What perceiving the grit, bite, and midrange of the bass does when pressing the root notes of chords going into a chorus for example is tricking your brain to automatically do the rest filling in that absent low end from the tiny speakers.
It is a simple trick that can work in most case scenarios. Try it and then do the tiny speaker test and see if it worked.
Bass Duplication When Mixing For iPhone Speakers
This is important because I don’t want to be misunderstood with the little trick above.
There are still people out there who enjoy good speakers, good headphones, and hearing music in a traditional way. There are also bars, clubs, and radio stations that might want to play your song, it can’t sound tiny and wimpy.

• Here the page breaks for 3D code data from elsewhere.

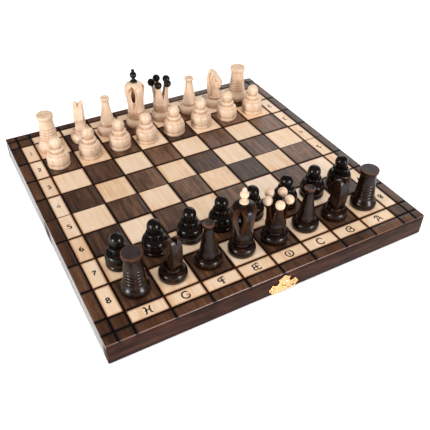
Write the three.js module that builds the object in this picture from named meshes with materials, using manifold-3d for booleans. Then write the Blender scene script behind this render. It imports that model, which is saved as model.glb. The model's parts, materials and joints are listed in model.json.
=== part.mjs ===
// A folding wooden chess set, opened flat with its chessmen set up for a game.
// Millimetres. +X runs along the fold from the H file to the A file, +Y runs from the dark side's edge to the
// white side's edge, +Z is up. The origin is under the middle of the fold, level with the hinge knuckles.
// The board is two shallow trays, open downwards, which the two hinges let fold face to face into a case.

import * as THREE from 'three';
import { mergeVertices } from 'three/addons/utils/BufferGeometryUtils.js';
import Module from 'manifold-3d';

const wasm = await Module();
wasm.setup();

// Playing surface
const SQUARE = 31.6;
const LETTER_RING = 13.8;
const OUTER_STRIP = 9.8;
const BOARD_HALF = 4 * SQUARE + LETTER_RING + OUTER_STRIP;
const FILES = ['h', 'g', 'f', 'e', 'd', 'c', 'b', 'a'];

// Trays
const TRAY_DEPTH = 20.5;
const PANEL = 4;
const WALL = 8;
const FOLD_GAP = 0.6;
const GLUE_LINE = 0.1;
const FELT = 0.8;

// Hinges
const KNUCKLE_R = 1.2;
const KNUCKLE_BORE_R = 0.75;
const HINGE_PIN_R = 0.5;
const HINGE_LENGTH = 30;
const HINGE_X = 95;
const LEAF_HEIGHT = 9.5;
const LEAF = 0.5;
const KNUCKLES = 5;
const PLAY = 0.3;

// Clasp
const PLATE = 0.8;
const PLATE_FACE = PLATE + GLUE_LINE;
const CLASP_REACH = 2.7;
const STUD_R = 1.5;
const STUD_HEIGHT = 6.3;
const PIVOT_HEIGHT = 2.4;
const PIVOT_R = 1;
const NAIL_X = 9.6;
const NAIL_HEIGHT = 7;
const NAIL_R = 0.45;
const NAIL_LENGTH = 5;

// Heights that follow
const AXIS_Z = KNUCKLE_R;
const RIM_Z = AXIS_Z + PLAY / 2;
const BOARD_TOP = RIM_Z + TRAY_DEPTH;
const WALL_HEIGHT = TRAY_DEPTH - PANEL - GLUE_LINE;
const FOLD_FACE = FOLD_GAP / 2;

// Chessmen
const SEAT_GAP = 0.1;
const TURNED_SIDES = 12;
const PAWN_SIDES = 10;
const KING_BODY_TOP = 50.4;
const FINIAL_SEAT = 0.3;
const BALLS = 5;
const BALL_R = 4;
const BALL_RING_R = 9.2;
const BALL_Z = 43.3;

const finish = {
  stainedOak: { color: 0x4b3733, roughness: 0.55 },
  palePanel: { color: 0xe8cdb0, roughness: 0.5 },
  felt: { color: 0x3d4a35, roughness: 0.95 },
  brass: { color: 0xe5b56a, roughness: 0.3, metalness: 1 },
  steel: { color: 0xb9b9b4, roughness: 0.35, metalness: 1 },
  whitewood: { color: 0xf3e0c6, roughness: 0.4 },
  darkwood: { color: 0x1e1512, roughness: 0.3 },
};

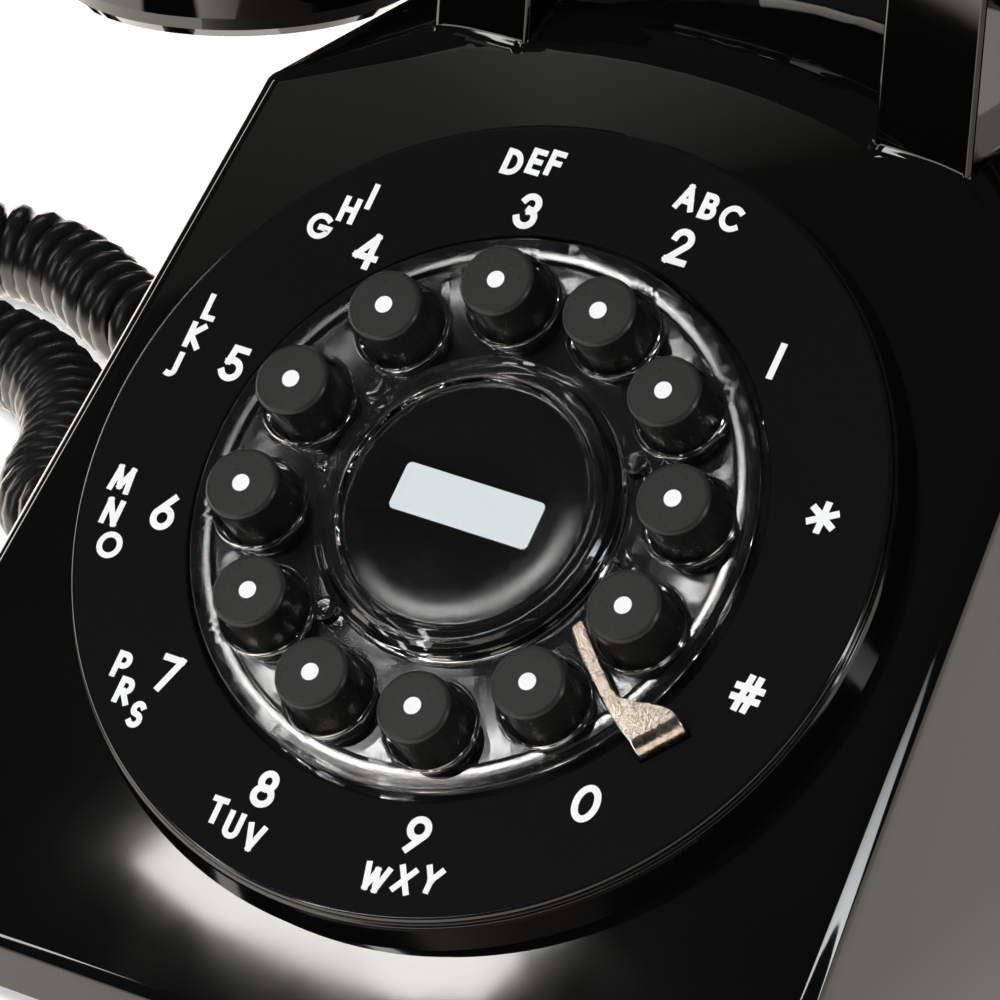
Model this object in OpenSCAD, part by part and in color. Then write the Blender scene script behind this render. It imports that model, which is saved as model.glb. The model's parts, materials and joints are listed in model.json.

What you need to do is duplicate your bass track after you have perfectly mixed it. Then, blending in that trick pre-fader will keep it constant throughout the song and create the illusion regardless of what you do with the original (which should carry the low end and sound good, fat, round, and full). This illusion will make other instruments appear as well. For example, that bigger than God kick drum of the TR-808.
Final Words On Mixing For iPhone Speakers
It is a mourning process to let go of the low end in your mix.
I’m going to be honest; it is quite frustrating to spend so much time mixing for the perfect tight bass and then listening to it through an iPhone speaker to undo all your work.
But that is exactly the key to our role; that is our job: to make it sound easy and smooth. You want people to not even notice you were involved and to receive the sound as if it was natural.
A good engineer is one that connoisseurs praise and make hits people love listening to. We don’t work for audiophiles like ourselves, we work for the artist and the song.
Overcoming modern obstacles is part of our job and the better you get at it fast, the more likely you’ll get more and bigger clients to work with. The music industry is changing at a rapid pace and catching up is definitely a must.
Happy (mid-range oriented) recording!